Weaving a better life for the cotton workers

Once upon a time, emperors, wealthy traders and merchants from all over the world docked their ships in the ports of India in search of highly priced Indian cotton.

By :  migrator
Update: 2017-07-09 18:43 GMT
Weavers of Malkha working on the cotton yarn in Telangana villages; (right) Uzramma

Chennai

Indian cotton was so popular around the globe that many European textile merchants forced their governments to ban its import to ensure their own sustenance! This fierce dominance of Indian cotton, which had even threatened the Roman empire’s textile trade with Greece in the early centuries of the Common Era, continued till early 1800s. 

However, India, which exported 50 per cent of world cotton in the 1800s, today holds a meagre 5 per cent share in the cotton market. Malkha, borne out of the almost three decades long struggle of cotton handloom industry activist Uzramma, is an attempt to bring back the gloriousy days of the industry. 

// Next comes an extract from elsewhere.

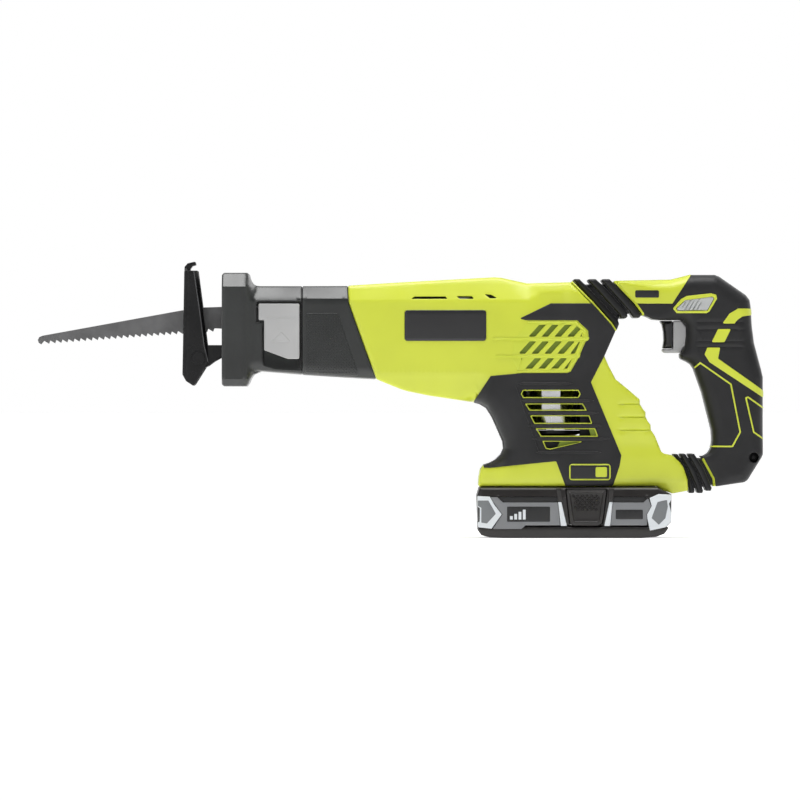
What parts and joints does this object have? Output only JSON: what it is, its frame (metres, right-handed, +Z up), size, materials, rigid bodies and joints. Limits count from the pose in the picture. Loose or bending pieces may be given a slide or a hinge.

“What compromised our dominance in world cotton was the invention of the spinning wheel and the East India Company forcing mechanisation on our growers and weavers. Indian farmers were compelled to grow cotton to fit the machine, ignoring weather conditions and successful established practices such as inter-cropping and saving seeds,” explains Uzramma. 

Yet, even today, we stick to this inefficient model of cotton processing. “This method of cotton spinning is not apt for the type of cotton produced in our country or our weather. Yet, the industry has been using the same machinery for 200 years. 

We’re still baling and unbaling cotton, because the spinning line of machines can only deal with bales. But this destroys the vitality of the fibre and it’s an expensive and intensive process. Even the ones we use at Malkha, are scaled down versions of the same machine. The only difference is that our carding machine takes unbaled cotton. 28 years of activism, and I’m still fighting the same fight.

Farmers are still dying. They are still starving. The issues they face are still the same,” she laments, and adds, “When you are good at playing tennis, why would you choose to play golf instead? We should focus on creating machinery and systems that are more apt for our cotton. But this is a gargantuan task. Individuals cannot accomplish this on their own.  It should be a state-funded initiative.” Uzramma says Malkha is now at the threshold of making a change in the system in its own way. 

“We are trying to set up spinning units near the farm lands so that we can cut down the transportation costs and re-establish the connection that the farmers and weavers had in the old days. This would enable the farmers and weavers to get a bigger percentage of the profits,” she says.

But the policies being imposed by the government are not helping the initiative. She also says, “Demonetisation had made a big impact in the lives of our weavers. We had no means to pay them during this time as there was a cash crunch. 

So, instead of the regular process where we collect money at the exhibition stalls, deposit them in banks and then withdraw that money for their salaries, we had to transport the cash from the exhibitions directly to them. They also had a tough time withdrawing the cash they had remitted in the banks because most of them used co-operative banks. 

Even still, we can only withdraw Rs 30,000 each time, which means we have to make multiple withdrawals at different times to get the required amount to run the company. How does the government expect us to run initiatives like this in the present environment?” Yet, against all odds, Malkha has elevated itself to a sought-after fabric by designers across the globe today. 

“Malkha retains a certain springiness that is not found in other cotton. It also holds its shape well. This makes the fabric appealing to designers. Sabyasachi Mukherjee, Wendell Rodricks and Anita Dongre are a few of the designers we repeatedly work with. Now we are also in discussion with some international designers who are keen to work with the fabric,” says Uzramma. 

However, the farmers and weavers are now apprehensive of a new possible threat looming over them — the GST roll-out. 

“We still don’t know how much the cotton industry will be affected by this. In Telangana, the state government has announced huge subsidies for yarn and handloom. So, I believe the effects of GST must be neutralised by it. However, I have no idea how the cotton industry and handlooms in the rest of the country will cope with GST. 

They will most certainly take a hit. But how big a hit, we can know only after we have better clarity on which products, like yarn and handlooms products, will be taxed,” she states. Uzramma will present a talk on Malkha and its prominence in the world market, in Chennai, on June 12.